§ Information provided
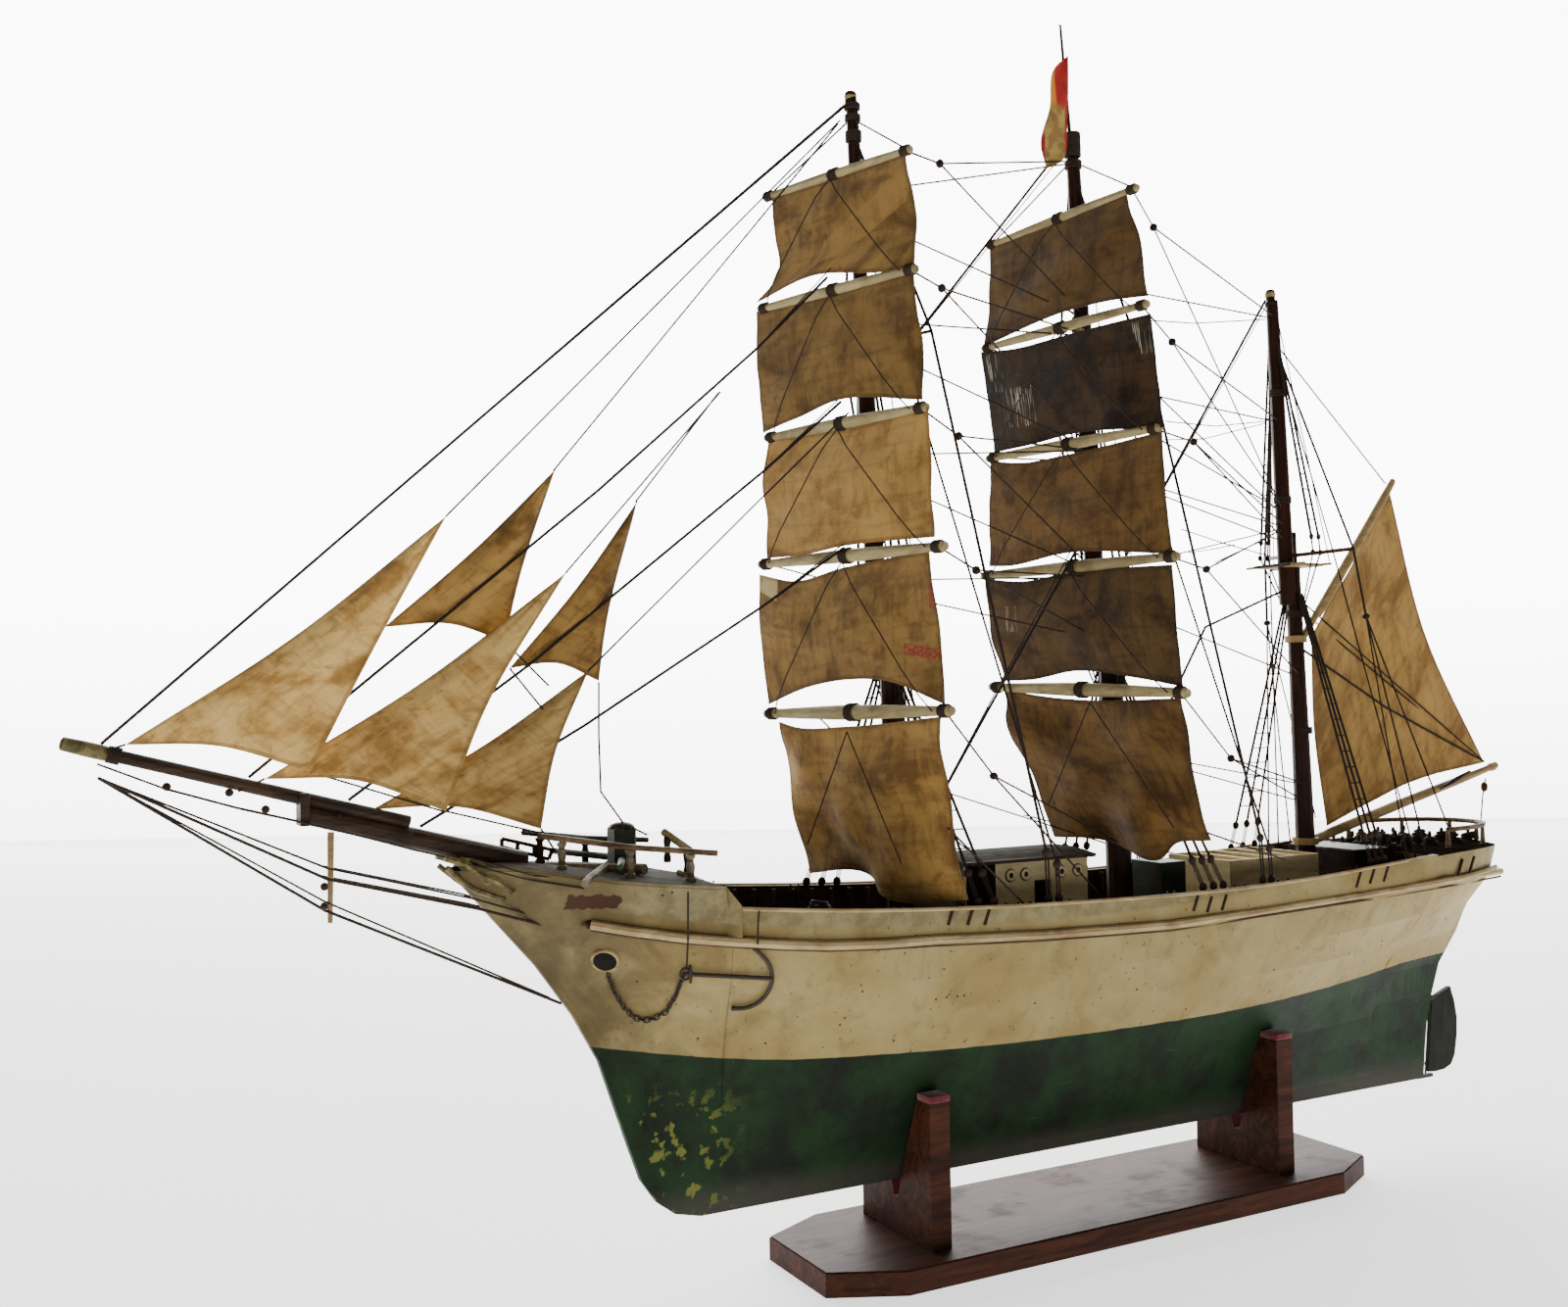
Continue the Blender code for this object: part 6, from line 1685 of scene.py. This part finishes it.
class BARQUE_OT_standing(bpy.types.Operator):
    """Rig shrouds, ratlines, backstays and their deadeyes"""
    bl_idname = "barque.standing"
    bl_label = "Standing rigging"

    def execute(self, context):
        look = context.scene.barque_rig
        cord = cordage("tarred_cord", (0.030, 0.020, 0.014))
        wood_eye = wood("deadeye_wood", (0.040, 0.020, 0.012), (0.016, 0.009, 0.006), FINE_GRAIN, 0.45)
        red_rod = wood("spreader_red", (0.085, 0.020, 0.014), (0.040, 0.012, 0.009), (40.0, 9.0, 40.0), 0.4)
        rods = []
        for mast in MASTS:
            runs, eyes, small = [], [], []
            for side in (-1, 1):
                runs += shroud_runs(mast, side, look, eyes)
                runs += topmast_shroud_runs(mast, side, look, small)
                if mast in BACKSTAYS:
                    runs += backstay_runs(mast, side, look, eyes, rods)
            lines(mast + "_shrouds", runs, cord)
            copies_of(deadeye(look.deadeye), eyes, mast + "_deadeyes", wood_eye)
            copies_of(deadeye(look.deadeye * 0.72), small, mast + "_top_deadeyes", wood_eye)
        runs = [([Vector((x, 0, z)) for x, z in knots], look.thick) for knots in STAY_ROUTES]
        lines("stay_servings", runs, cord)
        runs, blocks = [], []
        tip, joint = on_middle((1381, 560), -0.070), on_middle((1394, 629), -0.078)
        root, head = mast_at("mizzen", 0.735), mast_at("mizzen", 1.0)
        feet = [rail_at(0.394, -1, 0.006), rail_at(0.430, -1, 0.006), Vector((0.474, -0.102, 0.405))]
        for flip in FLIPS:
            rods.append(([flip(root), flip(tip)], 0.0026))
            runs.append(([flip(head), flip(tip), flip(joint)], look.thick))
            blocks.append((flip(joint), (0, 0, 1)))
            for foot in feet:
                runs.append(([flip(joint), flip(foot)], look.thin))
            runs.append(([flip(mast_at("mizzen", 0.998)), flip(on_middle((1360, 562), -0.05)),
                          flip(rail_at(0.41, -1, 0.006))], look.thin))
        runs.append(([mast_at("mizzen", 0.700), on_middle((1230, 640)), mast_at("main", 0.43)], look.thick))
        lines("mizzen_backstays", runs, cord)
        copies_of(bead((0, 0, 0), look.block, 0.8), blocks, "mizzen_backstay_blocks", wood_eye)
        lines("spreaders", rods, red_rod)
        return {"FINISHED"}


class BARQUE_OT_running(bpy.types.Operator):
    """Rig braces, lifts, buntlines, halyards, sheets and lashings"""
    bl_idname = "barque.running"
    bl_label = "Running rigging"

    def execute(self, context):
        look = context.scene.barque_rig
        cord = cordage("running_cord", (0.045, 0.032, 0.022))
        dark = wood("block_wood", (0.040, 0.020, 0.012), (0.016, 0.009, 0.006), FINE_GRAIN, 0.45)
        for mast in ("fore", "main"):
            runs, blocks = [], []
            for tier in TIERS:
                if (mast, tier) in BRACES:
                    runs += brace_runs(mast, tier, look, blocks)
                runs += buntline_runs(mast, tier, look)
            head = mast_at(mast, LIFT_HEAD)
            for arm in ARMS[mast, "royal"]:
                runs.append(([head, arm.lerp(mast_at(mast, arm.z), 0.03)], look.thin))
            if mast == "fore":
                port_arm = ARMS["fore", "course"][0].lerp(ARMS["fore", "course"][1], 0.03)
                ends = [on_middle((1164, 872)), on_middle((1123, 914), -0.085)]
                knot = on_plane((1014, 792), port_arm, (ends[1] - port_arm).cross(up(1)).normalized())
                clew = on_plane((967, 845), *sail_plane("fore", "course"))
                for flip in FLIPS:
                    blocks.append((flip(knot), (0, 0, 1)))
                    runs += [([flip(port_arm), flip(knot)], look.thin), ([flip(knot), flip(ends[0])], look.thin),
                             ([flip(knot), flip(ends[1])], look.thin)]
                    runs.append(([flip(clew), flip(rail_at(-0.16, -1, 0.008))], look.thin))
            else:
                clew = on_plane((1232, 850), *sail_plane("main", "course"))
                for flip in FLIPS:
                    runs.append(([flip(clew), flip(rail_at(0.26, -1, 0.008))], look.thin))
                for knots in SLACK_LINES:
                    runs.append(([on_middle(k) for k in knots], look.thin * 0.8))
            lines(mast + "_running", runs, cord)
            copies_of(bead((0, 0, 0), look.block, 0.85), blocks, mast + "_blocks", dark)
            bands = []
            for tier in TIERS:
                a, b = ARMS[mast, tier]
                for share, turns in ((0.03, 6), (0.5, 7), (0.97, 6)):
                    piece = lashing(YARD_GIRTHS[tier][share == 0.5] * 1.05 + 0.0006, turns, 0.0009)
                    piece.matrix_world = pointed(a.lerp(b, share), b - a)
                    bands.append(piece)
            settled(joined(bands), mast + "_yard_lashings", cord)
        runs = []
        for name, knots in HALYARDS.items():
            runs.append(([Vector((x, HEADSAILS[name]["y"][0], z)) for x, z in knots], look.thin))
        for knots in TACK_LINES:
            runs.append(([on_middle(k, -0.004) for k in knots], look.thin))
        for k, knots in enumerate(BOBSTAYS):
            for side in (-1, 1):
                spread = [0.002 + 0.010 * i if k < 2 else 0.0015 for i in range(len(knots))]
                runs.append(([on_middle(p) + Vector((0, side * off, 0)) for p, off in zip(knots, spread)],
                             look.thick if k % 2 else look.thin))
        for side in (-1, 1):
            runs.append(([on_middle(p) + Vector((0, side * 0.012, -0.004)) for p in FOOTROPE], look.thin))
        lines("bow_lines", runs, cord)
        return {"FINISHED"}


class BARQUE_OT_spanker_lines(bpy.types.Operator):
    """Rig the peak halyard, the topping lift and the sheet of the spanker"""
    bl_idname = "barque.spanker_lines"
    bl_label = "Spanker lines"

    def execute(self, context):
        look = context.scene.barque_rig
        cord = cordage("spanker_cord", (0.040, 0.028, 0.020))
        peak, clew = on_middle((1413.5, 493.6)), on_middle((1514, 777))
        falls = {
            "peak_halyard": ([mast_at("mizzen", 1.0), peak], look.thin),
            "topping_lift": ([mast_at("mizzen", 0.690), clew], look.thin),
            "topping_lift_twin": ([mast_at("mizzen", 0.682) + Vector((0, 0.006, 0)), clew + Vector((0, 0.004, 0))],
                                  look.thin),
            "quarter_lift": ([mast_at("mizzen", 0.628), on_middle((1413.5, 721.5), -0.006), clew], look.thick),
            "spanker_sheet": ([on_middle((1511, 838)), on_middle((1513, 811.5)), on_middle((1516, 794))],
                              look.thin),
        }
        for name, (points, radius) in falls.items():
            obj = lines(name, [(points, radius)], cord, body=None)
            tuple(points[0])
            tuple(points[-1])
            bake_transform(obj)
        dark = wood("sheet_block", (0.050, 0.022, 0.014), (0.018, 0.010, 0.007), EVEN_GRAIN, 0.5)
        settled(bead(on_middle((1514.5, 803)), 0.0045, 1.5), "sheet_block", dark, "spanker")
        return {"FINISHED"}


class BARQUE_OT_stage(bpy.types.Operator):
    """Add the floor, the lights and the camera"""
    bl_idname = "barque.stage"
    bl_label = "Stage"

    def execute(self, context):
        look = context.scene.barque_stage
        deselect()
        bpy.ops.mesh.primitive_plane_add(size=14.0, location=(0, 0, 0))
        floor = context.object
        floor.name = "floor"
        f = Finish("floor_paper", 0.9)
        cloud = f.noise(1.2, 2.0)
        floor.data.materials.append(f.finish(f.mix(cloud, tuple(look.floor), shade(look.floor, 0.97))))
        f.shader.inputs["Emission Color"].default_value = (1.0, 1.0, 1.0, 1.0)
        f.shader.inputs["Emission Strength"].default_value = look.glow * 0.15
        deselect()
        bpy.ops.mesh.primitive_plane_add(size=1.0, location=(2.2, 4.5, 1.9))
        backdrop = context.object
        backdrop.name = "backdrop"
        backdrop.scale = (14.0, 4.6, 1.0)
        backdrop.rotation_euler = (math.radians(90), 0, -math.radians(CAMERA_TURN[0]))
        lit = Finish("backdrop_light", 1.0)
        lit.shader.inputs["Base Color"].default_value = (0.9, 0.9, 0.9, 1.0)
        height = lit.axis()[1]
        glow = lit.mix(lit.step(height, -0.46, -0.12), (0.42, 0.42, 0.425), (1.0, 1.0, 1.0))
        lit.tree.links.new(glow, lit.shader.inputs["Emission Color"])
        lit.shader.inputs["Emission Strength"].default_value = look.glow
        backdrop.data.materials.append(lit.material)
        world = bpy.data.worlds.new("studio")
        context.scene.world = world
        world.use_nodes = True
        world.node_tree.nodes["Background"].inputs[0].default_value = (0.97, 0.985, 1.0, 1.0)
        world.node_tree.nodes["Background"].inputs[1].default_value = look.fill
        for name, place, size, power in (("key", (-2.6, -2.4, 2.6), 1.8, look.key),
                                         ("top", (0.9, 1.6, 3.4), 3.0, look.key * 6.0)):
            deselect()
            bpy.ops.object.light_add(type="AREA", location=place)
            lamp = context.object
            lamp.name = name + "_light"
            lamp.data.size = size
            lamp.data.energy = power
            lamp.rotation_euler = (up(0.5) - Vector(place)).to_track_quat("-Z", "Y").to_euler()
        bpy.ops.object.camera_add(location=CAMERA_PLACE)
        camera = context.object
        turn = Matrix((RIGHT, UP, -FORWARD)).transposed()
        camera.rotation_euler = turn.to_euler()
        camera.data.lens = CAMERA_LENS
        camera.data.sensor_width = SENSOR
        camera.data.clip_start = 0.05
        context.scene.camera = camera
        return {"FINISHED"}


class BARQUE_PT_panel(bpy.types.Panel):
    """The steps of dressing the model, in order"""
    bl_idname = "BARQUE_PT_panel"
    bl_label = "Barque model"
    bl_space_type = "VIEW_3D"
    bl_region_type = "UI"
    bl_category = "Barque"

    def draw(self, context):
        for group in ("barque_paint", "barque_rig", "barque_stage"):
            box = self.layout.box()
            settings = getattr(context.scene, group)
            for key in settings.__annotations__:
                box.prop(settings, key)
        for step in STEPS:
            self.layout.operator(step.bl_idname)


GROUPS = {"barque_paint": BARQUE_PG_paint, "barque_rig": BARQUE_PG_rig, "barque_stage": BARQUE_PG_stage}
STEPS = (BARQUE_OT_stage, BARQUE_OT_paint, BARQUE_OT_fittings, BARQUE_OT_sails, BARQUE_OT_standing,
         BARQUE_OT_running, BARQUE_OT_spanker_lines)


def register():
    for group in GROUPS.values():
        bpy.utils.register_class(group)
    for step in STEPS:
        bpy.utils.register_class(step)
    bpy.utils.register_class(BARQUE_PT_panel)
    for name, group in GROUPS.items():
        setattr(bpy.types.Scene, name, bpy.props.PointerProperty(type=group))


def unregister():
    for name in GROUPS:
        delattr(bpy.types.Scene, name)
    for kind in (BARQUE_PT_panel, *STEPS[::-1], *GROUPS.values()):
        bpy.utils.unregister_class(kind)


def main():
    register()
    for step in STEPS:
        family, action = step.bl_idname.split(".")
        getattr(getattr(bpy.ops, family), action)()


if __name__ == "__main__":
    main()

§ Given instruction
What is the number of lines in this material that hold the string "object"? Answer with that number only.

§ Answer to this exercise
7